7. Limitations, Open Challenges, and Future Directions
- Mask design and hyperparameters: Theoretical and empirical results highlight the sensitivity of representation quality to masking ratio and patch size. Extreme ratios lead to overly local or too low-level features (Kong et al., 2023, Bisulco et al., 21 Aug 2025); moderate ratios (≈75–90%) are often optimal.
- Computational scaling: The curse of dimensionality intensifies for high-resolution, long-duration video or graph data; efficient hierarchical, sparse, or adaptive masking is essential to maintain scalability.
- Regularization and stability: Tikhonov-style regularization (via skip connections) and softmax-normalized kernels are mathematically justified to ensure stable propagation of representations across network layers (Cao et al., 2022).
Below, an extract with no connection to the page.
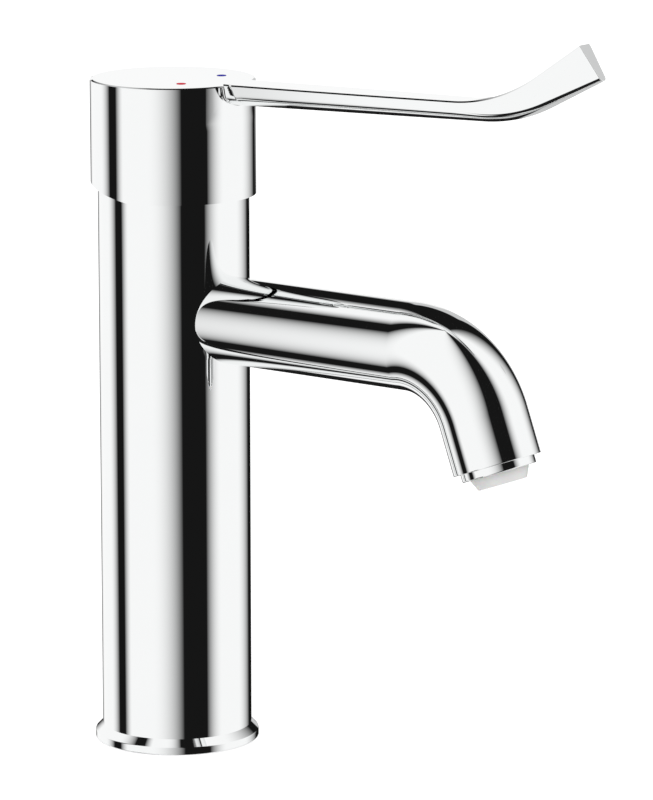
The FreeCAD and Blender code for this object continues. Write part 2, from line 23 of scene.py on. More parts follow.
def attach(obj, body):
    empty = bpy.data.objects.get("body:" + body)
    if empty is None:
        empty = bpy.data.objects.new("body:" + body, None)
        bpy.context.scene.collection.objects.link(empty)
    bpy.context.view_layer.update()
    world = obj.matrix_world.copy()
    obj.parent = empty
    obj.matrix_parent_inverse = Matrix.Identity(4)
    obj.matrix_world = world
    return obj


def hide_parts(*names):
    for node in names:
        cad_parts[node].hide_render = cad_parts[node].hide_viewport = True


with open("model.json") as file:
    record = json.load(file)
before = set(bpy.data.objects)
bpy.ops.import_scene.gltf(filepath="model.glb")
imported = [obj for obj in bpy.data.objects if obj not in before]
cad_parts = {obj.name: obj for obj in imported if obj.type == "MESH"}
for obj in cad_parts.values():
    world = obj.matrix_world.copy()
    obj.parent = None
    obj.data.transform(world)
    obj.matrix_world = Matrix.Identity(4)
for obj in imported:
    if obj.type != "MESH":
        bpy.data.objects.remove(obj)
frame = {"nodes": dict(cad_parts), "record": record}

log = logging.getLogger("basin_mixer")

MM = 0.001

# Distances in millimetres at which two places are one, touch, or lie near each other
MERGE = 1e-4
TOUCH = 1e-3
NEAR = 0.1

UP = Vector((0, 0, 1))
SIDE = Vector((1, 0, 0))
FRONT = Vector((0, -1, 0))
BACK = Vector((0, 1, 0))

Colour = tuple[float, float, float]
Socket = bpy.types.NodeSocket
Term = Socket | float
Span = tuple[float, float]
Chain = list[BMVert]


class Body(Enum):
    """The bodies that the rebuilt pieces ride on."""

    TAP = "tap_body"
    LEVER = "lever"


class Slot(Enum):
    """The record's material slots."""

    CHROME = "polished_chrome"
    BRASS = "machined_brass"
    COPPER = "copper_pipe"
    STEEL = "stainless_steel"
    RUBBER = "black_rubber"
    CERAMIC = "white_ceramic"
    CARTRIDGE = "grey_cartridge"
    INSERT = "white_insert"
    LIMITER = "limiter_orange"
    COVER = "cover_grey"
    HOT = "hot_red"
    COLD = "cold_blue"


# Finishes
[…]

- Domain-specific inductive bias: While vanilla transformer architectures and agnostic masking work well in high-redundancy domains, the incorporation of semantic, motion-aware, or domain-adaptive masking strategies yields further improvements where spatial and temporal information density is non-uniform.
- Transferability: Effective pretraining across large, heterogeneous datasets—in imaging, graph, and multivariate temporal domains—shows promise for new applications, but domain shift and adaptation remain active frontiers.
- Theoretical extensions: Operator-theoretic and latent variable analyses provide a rigorous basis for understanding MAE representations and for principled design of mask generation, patchification, and architecture hyperparameters (Cao et al., 2022, Kong et al., 2023, Bisulco et al., 21 Aug 2025).
Table: Representative Masking Strategies in Spatiotemporal MAE
| Masking Type | Mechanism | Contexts |
|---|---|---|
| Random patch/tube | Uniform random sampling | Videos, skeleton, weather, fMRI |
| Adaptive/motion-guided | Auxiliary network, vectors | Video action, surgical video, point cloud |
| Joint- & frame-level | Skeleton structure-based | 3D skeleton data |
| Periodic Masking | Regular frame/time interval | Periodic signals (e.g., rPPG estimation) |
| Node/edge masking | Spatiotemporal graphs | Urban prediction, mobility flows |
References
- Operator theory and patch-based attention: (Cao et al., 2022)
- Spatiotemporal video MAE: (Feichtenhofer et al., 2022, Yang et al., 2022, Jiang et al., 2023, Fan et al., 2023)
- Adaptive masking and masking strategy: (Bandara et al., 2022, Chen et al., 2023, Jamal et al., 2023)
- Theoretical analysis on masking ratio/patch size: (Kong et al., 2023, Bisulco et al., 21 Aug 2025)
- Graph spatiotemporal MAE: (Zhang et al., 14 Oct 2024)
- Modality-specific variants: (Wu et al., 2022, Dahan et al., 2023, Wei et al., 2023, Choi et al., 27 Jun 2025, Liu et al., 8 Aug 2024)
Spatiotemporal Masked Autoencoders constitute a mathematically principled, computationally scalable, and empirically validated approach to self-supervised spatiotemporal representation learning. Their versatility and theoretical grounding make them foundational for current and future research across video, sequential 3D data, graphs, and multimodal domains.